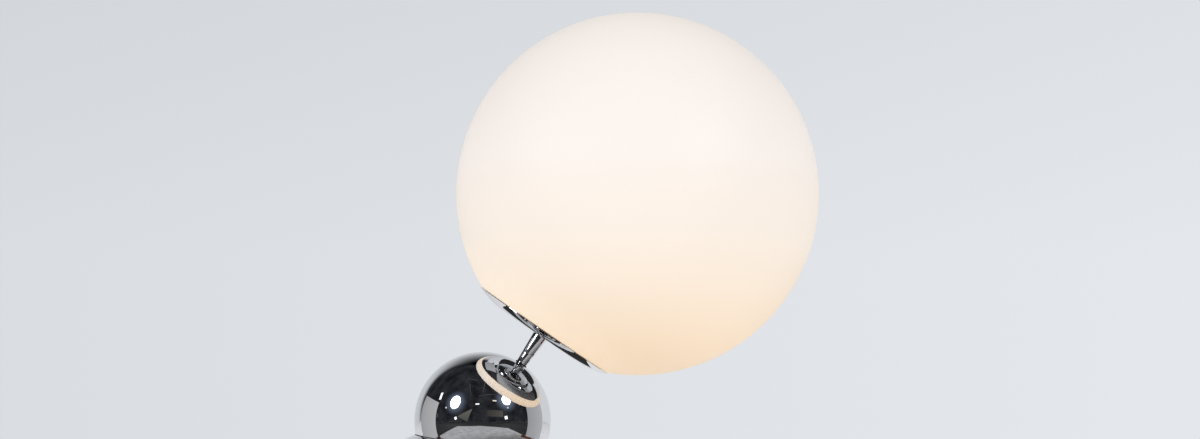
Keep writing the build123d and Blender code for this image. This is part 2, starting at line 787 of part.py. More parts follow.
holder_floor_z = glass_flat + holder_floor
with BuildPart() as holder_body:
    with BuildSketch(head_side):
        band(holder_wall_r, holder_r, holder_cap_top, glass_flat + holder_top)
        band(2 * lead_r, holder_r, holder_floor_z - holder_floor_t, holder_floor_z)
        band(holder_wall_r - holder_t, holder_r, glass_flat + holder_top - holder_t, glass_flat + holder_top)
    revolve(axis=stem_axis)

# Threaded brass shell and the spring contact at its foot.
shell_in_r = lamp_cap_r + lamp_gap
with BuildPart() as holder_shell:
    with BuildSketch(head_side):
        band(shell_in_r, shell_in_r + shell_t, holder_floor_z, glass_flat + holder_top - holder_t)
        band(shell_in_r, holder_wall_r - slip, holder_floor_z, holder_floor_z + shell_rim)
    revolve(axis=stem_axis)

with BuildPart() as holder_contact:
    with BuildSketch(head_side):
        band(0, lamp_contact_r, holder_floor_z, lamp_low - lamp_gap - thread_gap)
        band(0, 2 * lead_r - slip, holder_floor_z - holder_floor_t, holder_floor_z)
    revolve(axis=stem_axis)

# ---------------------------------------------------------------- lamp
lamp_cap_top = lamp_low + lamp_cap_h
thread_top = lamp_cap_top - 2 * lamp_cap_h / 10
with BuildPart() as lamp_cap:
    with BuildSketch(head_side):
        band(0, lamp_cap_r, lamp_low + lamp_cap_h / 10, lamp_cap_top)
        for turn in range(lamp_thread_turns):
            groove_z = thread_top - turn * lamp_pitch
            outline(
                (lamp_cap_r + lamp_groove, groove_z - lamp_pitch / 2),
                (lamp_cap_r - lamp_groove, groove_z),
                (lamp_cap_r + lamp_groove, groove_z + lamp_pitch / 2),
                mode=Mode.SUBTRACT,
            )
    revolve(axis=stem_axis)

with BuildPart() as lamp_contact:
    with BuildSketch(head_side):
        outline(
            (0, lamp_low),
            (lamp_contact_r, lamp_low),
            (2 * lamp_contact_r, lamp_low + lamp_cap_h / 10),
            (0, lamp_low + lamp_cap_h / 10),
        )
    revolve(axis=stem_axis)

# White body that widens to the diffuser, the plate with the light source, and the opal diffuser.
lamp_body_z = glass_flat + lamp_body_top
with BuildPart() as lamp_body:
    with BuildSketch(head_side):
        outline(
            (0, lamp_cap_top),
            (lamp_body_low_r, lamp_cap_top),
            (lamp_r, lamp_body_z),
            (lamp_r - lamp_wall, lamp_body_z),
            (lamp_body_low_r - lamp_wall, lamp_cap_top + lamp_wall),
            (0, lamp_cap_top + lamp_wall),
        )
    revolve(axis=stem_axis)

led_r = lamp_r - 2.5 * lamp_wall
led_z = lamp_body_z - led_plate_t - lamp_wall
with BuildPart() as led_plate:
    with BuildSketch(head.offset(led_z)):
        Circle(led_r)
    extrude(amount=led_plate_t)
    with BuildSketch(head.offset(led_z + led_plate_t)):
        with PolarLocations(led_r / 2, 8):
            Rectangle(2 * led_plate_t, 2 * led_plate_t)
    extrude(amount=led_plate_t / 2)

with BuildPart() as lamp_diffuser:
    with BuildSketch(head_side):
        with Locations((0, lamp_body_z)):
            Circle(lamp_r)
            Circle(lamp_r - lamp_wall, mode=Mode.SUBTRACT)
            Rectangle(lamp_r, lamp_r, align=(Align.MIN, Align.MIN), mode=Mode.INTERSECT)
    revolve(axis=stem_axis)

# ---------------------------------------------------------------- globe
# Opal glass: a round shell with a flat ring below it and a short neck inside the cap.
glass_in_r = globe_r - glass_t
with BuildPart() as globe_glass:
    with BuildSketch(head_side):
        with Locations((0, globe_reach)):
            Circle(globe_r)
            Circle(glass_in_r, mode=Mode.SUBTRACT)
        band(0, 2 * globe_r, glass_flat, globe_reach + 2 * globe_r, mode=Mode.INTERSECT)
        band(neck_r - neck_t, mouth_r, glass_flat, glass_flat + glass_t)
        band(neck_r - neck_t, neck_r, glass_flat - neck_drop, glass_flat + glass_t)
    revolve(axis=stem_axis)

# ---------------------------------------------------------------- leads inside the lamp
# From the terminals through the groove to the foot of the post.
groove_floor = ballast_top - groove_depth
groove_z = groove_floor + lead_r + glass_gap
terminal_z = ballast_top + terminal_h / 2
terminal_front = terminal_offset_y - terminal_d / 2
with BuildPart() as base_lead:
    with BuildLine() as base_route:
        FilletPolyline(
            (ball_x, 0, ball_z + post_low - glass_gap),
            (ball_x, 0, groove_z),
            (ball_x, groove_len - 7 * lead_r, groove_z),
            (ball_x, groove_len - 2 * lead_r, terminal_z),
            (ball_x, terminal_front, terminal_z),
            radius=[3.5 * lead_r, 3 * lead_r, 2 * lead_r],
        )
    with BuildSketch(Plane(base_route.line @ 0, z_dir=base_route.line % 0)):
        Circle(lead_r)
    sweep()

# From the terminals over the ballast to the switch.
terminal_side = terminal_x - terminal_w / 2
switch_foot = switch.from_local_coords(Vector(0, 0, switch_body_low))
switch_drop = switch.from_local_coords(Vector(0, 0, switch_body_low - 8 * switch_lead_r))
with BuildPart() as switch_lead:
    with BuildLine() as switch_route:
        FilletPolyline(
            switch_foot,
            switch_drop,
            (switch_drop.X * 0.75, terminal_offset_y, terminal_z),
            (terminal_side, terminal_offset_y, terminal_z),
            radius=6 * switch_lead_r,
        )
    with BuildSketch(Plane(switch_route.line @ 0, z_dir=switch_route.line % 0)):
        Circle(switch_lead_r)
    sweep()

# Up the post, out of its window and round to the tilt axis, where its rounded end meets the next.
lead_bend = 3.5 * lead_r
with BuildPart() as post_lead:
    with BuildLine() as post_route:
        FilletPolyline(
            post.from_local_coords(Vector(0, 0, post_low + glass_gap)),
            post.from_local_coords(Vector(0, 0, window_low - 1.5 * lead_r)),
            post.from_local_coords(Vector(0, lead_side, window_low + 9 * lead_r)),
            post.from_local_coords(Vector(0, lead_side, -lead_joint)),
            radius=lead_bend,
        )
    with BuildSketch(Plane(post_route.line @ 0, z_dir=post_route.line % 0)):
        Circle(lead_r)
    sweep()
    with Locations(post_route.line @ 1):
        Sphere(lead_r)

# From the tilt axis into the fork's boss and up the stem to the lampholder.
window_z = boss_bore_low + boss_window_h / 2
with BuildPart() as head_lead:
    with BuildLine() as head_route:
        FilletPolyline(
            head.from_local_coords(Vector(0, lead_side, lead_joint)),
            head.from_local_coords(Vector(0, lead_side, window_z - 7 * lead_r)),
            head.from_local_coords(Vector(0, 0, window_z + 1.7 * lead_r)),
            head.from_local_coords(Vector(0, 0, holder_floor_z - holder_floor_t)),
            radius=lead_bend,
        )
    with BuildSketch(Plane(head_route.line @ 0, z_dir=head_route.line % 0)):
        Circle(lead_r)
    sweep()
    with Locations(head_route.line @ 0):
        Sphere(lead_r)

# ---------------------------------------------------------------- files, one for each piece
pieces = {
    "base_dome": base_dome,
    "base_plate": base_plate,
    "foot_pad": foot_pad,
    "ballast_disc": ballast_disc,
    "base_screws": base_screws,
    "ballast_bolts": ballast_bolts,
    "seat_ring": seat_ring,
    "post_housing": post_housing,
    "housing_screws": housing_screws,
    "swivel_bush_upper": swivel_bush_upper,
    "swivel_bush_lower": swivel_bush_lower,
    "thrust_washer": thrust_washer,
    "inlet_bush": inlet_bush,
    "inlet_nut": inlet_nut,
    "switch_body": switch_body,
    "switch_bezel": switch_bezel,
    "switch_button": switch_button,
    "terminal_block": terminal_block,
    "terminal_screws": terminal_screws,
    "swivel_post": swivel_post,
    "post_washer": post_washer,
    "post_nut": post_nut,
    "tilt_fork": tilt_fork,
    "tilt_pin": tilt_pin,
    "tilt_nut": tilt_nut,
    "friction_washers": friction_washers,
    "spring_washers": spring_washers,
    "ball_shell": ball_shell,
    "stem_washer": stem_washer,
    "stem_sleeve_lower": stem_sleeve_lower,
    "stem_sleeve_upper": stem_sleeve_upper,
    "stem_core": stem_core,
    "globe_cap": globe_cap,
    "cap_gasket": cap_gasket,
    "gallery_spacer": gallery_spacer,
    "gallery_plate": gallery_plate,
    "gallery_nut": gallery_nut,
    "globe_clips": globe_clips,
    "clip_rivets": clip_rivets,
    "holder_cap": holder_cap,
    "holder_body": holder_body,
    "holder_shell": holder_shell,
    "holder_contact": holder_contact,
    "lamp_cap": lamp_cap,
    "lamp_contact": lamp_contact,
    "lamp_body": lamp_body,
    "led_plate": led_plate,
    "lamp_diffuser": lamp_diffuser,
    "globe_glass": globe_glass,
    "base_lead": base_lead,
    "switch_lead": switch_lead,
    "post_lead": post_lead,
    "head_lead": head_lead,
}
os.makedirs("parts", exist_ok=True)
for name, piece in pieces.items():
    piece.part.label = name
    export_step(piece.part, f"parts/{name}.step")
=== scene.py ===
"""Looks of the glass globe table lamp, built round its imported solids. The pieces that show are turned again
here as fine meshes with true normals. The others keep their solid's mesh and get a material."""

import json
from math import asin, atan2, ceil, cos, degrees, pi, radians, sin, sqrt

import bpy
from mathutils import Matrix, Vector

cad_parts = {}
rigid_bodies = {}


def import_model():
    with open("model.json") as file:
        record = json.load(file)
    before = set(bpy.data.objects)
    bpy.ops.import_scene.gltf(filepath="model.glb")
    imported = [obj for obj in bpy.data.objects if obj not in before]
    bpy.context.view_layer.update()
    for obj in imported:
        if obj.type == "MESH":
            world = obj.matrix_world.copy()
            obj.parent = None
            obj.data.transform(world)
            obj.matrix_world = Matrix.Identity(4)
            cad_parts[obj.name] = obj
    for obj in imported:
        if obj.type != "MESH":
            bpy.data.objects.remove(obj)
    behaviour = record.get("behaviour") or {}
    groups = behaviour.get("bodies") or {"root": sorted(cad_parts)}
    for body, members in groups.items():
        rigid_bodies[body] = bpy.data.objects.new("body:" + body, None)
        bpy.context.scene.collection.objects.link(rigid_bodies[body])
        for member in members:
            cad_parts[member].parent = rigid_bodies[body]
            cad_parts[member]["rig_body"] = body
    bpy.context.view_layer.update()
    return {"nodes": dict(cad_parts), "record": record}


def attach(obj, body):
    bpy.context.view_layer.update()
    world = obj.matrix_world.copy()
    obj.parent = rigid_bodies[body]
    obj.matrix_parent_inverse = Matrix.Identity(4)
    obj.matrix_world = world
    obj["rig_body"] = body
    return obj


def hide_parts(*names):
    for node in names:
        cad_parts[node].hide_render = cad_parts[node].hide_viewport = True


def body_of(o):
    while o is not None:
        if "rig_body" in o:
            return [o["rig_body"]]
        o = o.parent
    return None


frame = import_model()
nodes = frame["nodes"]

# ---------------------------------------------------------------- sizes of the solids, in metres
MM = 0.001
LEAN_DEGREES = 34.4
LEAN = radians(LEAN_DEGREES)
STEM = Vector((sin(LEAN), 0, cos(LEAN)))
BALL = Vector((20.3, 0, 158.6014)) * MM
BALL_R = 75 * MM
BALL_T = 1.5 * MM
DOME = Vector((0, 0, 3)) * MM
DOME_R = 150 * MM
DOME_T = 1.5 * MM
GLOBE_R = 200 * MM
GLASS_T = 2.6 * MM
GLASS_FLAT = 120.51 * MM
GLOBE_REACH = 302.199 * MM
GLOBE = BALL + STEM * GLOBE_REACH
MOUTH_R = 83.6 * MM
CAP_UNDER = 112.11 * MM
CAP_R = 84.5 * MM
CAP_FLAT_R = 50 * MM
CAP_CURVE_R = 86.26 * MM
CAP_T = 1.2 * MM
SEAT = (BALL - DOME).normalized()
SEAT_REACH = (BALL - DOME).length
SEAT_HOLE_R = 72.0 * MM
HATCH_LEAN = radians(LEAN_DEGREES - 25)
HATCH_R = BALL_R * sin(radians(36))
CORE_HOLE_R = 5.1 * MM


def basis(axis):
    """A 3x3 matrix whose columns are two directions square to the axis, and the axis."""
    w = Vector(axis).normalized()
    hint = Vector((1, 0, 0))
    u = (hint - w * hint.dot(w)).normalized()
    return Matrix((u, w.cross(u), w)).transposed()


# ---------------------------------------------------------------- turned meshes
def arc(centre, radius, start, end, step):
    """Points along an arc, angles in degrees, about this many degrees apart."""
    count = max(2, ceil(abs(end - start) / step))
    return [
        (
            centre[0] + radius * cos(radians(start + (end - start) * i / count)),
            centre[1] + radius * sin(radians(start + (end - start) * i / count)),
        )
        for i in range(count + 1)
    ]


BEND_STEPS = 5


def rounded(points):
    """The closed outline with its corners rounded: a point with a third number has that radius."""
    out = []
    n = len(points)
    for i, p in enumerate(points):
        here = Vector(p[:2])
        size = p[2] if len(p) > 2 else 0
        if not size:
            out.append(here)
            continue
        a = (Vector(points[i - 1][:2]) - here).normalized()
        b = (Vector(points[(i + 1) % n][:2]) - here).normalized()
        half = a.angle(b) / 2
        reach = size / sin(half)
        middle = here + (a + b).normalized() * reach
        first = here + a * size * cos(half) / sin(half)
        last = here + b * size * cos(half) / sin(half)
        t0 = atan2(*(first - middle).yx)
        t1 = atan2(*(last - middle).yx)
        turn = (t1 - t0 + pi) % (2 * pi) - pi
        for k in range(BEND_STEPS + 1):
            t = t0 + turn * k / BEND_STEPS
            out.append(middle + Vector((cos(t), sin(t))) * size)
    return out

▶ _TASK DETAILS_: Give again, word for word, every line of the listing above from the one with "for name, piece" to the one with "while o is not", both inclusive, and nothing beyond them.

▶ _RESULT_:
for name, piece in pieces.items():
    piece.part.label = name
    export_step(piece.part, f"parts/{name}.step")
=== scene.py ===
"""Looks of the glass globe table lamp, built round its imported solids. The pieces that show are turned again
here as fine meshes with true normals. The others keep their solid's mesh and get a material."""

import json
from math import asin, atan2, ceil, cos, degrees, pi, radians, sin, sqrt

import bpy
from mathutils import Matrix, Vector

cad_parts = {}
rigid_bodies = {}


def import_model():
    with open("model.json") as file:
        record = json.load(file)
    before = set(bpy.data.objects)
    bpy.ops.import_scene.gltf(filepath="model.glb")
    imported = [obj for obj in bpy.data.objects if obj not in before]
    bpy.context.view_layer.update()
    for obj in imported:
        if obj.type == "MESH":
            world = obj.matrix_world.copy()
            obj.parent = None
            obj.data.transform(world)
            obj.matrix_world = Matrix.Identity(4)
            cad_parts[obj.name] = obj
    for obj in imported:
        if obj.type != "MESH":
            bpy.data.objects.remove(obj)
    behaviour = record.get("behaviour") or {}
    groups = behaviour.get("bodies") or {"root": sorted(cad_parts)}
    for body, members in groups.items():
        rigid_bodies[body] = bpy.data.objects.new("body:" + body, None)
        bpy.context.scene.collection.objects.link(rigid_bodies[body])
        for member in members:
            cad_parts[member].parent = rigid_bodies[body]
            cad_parts[member]["rig_body"] = body
    bpy.context.view_layer.update()
    return {"nodes": dict(cad_parts), "record": record}


def attach(obj, body):
    bpy.context.view_layer.update()
    world = obj.matrix_world.copy()
    obj.parent = rigid_bodies[body]
    obj.matrix_parent_inverse = Matrix.Identity(4)
    obj.matrix_world = world
    obj["rig_body"] = body
    return obj


def hide_parts(*names):
    for node in names:
        cad_parts[node].hide_render = cad_parts[node].hide_viewport = True


def body_of(o):
    while o is not None:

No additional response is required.